ため池を利用した太陽光発電で温室効果ガス排出低減
支出のうち調達電力量が大半を占めるPPS事業にとっては、JEPXへの過度な依存から脱却し、再生可能エネルギーの安定した電力確保が経営や安定供給に必要不可欠でもある。そのためにもFITも含めた再生可能エネルギーを50%ぐらいの電源構成を目標にしているという。
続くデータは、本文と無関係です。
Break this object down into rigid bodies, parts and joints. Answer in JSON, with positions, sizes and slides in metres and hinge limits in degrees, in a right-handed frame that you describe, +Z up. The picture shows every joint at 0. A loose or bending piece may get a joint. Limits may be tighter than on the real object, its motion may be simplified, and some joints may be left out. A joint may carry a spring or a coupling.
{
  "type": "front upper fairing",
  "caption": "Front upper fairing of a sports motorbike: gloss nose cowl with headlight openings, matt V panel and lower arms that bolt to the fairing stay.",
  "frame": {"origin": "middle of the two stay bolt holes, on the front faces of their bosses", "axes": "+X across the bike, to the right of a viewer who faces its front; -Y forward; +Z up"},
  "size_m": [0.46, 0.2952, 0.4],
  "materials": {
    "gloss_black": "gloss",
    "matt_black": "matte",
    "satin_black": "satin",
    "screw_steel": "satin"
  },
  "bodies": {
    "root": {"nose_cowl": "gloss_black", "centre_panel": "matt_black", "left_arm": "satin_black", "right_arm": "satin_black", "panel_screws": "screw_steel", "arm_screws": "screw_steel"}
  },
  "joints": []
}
そうした事業目標の取り組みとして始めたのが「ため池水上太陽光発電事業」で、2024(令和6)年度から本格稼働している。太陽光発電所開設の課題の一つが、発電最適地の確保にある。玉ねぎ、水なす、キャベツなど農業生産が盛んな泉佐野市は、農業用水確保のため、古来よりため池の設置、整備が行われ、現在も多数のため池が散在している。
甲田さんは次のように経過を語った。
「(PPS事業に取り組みはじめた)約10年位前、ため池での太陽光発電は検討したんですよ。時代背景としてはまだまだ太陽光発電に対して理解も得られなかったことや、ため池は市の所有ではあるけれども、実質管理は水利組合や土地改良区が管理しています。農作物の水源ですから10年前に話を持っていた時に「液晶が割れて有害物質が出て農作物に影響出たらどうすんや」とか「どこもやってようなことはようせん」と、もう門前払いくらいました」
2018(平成30)年に関西空港橋にタンカーがぶつかり通行止めとなるなど、近畿地方に暴風や高潮をもたらした台風21号被害により、市内の山手などで1~2週間ぐらいの停電を経験し、豪雨災害とか地球温暖化などへの認識が10年前と比べると大きく変わってきたという。
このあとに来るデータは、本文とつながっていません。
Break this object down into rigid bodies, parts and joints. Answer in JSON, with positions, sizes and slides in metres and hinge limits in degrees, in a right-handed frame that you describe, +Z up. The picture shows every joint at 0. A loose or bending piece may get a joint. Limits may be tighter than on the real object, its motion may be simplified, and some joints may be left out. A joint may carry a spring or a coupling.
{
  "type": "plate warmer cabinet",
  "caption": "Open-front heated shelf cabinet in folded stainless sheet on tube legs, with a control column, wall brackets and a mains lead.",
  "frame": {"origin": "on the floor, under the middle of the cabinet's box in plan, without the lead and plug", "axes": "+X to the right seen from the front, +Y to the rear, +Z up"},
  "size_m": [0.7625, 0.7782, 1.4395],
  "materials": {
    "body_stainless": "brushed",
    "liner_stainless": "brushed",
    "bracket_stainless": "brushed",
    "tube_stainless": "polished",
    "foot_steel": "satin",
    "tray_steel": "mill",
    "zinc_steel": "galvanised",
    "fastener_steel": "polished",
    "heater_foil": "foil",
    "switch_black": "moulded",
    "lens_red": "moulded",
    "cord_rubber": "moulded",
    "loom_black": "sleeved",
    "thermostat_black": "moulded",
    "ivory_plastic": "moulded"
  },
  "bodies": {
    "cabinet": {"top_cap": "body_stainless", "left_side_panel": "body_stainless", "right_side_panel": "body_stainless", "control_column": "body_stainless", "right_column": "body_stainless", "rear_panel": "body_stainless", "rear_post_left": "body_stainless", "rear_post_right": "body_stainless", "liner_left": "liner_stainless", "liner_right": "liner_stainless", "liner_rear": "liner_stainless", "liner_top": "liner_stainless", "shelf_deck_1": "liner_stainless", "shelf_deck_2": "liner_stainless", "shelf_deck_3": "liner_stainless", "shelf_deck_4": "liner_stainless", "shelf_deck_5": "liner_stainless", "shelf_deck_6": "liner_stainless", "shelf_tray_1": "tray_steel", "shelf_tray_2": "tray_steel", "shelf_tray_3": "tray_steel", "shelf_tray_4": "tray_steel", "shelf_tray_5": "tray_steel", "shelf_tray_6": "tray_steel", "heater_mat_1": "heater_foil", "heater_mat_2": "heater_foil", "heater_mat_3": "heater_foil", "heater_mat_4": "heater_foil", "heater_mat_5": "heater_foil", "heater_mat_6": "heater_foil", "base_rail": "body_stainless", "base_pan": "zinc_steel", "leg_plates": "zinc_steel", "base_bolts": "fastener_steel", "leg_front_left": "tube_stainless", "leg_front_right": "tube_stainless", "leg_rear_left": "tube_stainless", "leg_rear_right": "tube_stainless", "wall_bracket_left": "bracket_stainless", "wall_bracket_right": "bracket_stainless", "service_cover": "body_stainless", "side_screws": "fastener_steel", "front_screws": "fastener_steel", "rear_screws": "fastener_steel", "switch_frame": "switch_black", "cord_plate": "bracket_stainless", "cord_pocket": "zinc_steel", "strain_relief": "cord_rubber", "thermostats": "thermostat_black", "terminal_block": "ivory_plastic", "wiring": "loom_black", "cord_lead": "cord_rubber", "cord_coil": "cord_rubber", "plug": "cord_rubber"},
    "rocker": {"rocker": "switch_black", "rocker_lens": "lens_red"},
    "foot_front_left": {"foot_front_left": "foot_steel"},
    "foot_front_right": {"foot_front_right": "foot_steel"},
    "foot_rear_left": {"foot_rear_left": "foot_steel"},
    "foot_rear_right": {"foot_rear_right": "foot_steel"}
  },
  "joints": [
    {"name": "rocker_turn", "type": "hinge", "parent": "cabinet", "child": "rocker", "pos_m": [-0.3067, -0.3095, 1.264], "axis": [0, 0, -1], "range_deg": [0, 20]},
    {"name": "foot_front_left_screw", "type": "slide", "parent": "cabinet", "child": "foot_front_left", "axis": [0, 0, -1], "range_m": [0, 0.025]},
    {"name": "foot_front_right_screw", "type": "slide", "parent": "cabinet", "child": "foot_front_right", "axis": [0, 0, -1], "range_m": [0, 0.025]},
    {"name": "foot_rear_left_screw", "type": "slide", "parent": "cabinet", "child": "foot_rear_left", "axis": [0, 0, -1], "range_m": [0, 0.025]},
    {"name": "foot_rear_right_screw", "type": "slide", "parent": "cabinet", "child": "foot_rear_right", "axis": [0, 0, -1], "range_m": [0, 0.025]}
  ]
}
「今回土地改良区さんに話を持っていった時は 門前払いはなかったんですよ。で土地改良区さんでは高齢化が進んでますから、草刈りとか池の維持管理が一番大変なんです。それを(発電の用地賃借で)お金が入ってくることによって外部に委託できるというメリットもあります。そのスキームをいかすような形でちょっと考えられないかと思い」提案したという。
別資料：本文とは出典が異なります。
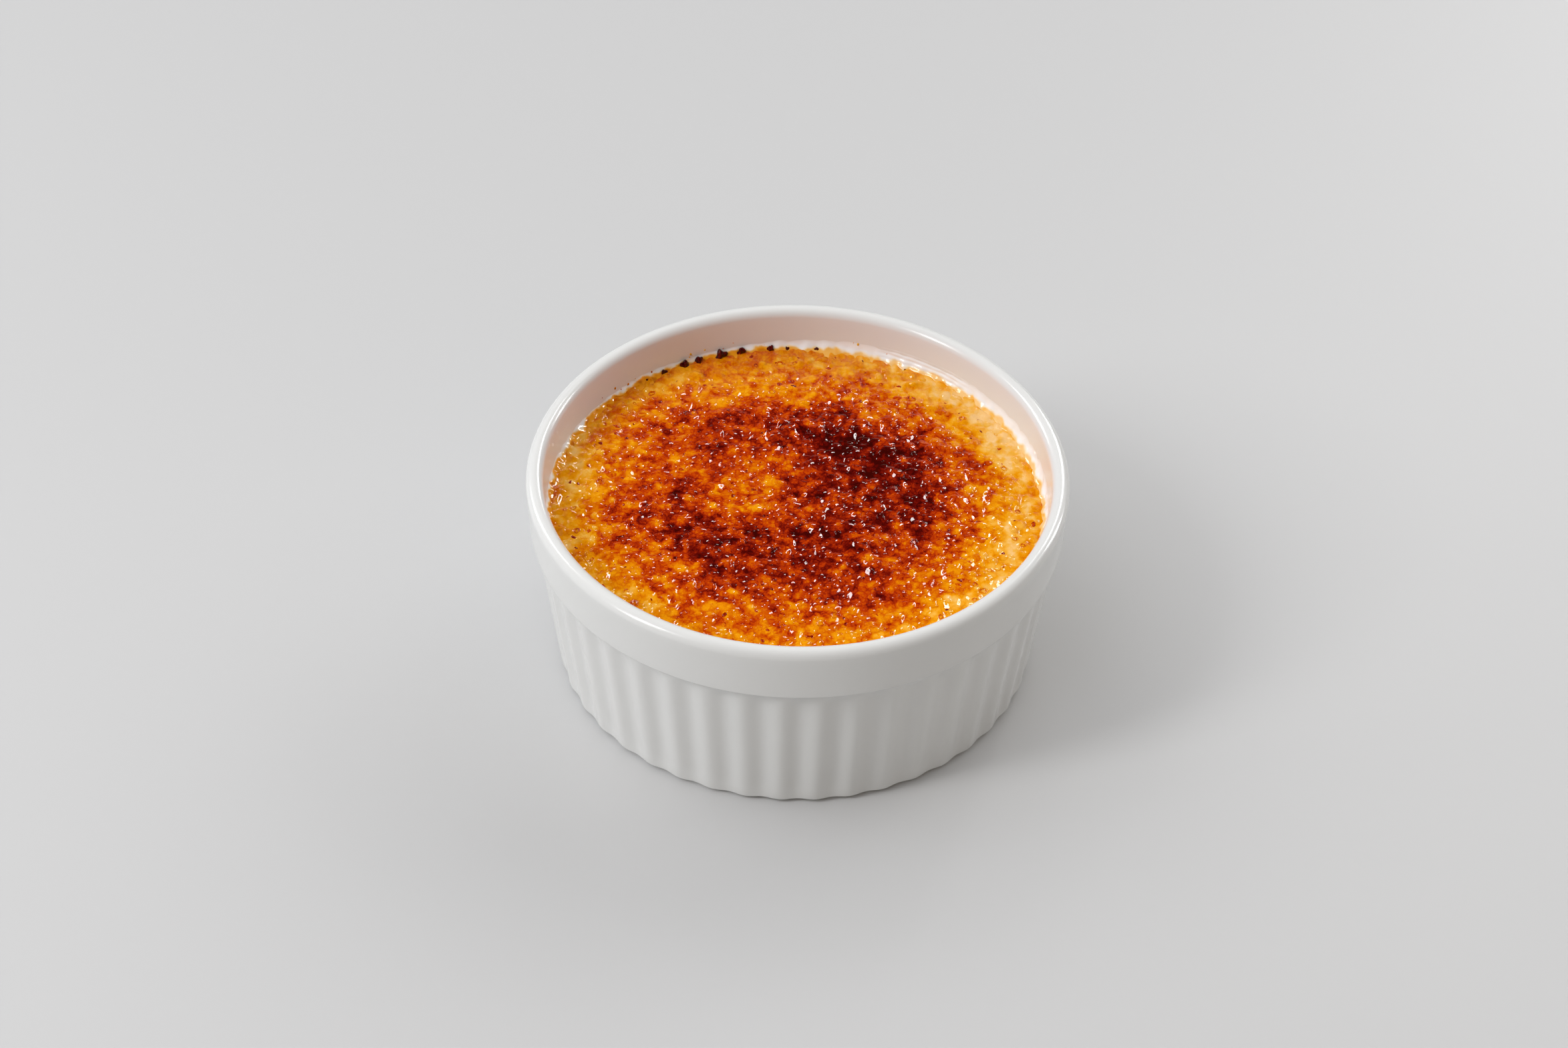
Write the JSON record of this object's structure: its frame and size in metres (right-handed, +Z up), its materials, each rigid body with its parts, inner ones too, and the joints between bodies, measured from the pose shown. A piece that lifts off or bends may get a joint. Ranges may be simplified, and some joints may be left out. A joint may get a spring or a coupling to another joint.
{
  "type": "creme brulee",
  "caption": "Torched custard dessert with a glassy, blistered caramel lid, filling a round white fluted porcelain ramekin nearly to its rim.",
  "frame": {"origin": "centre of the dish's foot, on the surface it stands on", "axes": "+Z up the dish's centre line, towards the rim"},
  "size_m": [0.1, 0.1, 0.042],
  "materials": {
    "porcelain": "gloss",
    "custard": "satin",
    "caramel": "gloss"
  },
  "bodies": {
    "root": {"ramekin": "porcelain", "custard": "custard", "caramel_crust": "caramel"}
  },
  "joints": []
}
2022(令和4)年、市の所有する貝の池、植田池、穂波池の3つのため池で発電事業者を公募。公募条件として
・市へ池の賃貸料の支払いを行う
・希望仕入れ値の上限11円/kWh
・発電した電力は泉佐野電力に固定価格で必ず全量売電する
こととした。
池の賃貸料はそのまま土地改良区にため池の維持管理費として支払うことによって、電力供給の安定化と発電用地の確保を目指した。最終的に三井住友建設株式会社に決定し、2023(令和5)年6月から稼働し電力供給が始まっている。

この事業、実際には国の「需要家主導による太陽光発電導入促進補助金」を活用することによって実現している。

「三井住友建設さんが税抜きで1Kwhあたり10.45円を提示された。建設費やため池使用料とあわせて20から25年間で利益を生み出さないといけないが、FITを使っても採算が取れない。事業費としては40億円ぐらいかかってるんですけども、それの2/3を国からの補助金としていただいてるので10.45円でできたという背景があります。」
3つのため池を活用したのが、電力調達先に記載の長滝第1水上太陽光発電所と長滝第2水上太陽光発電所にあたり、2023(令和5)年度の調達電力量として合計2,758,142kWh、一般家庭の約690世帯分の供給となっている。(※約7か月間の供給量) ため池の維持管理についても、太陽光パネルで太陽光が遮断されるため、藻の発生も防げるといったこともあり、大きな問題もなく順調のようだ。
この事業スキームを活用し、庄田池、郷之池で新たに2か所の水上太陽光発電所も2024(令和6)年の初頭から稼働するなど、地域の環境を活用した電力供給の安定化が進められている。こうした取り組みで、2024(令和6)年度はおよそ50%、半分以上が長期契約の供給先確保が実現している。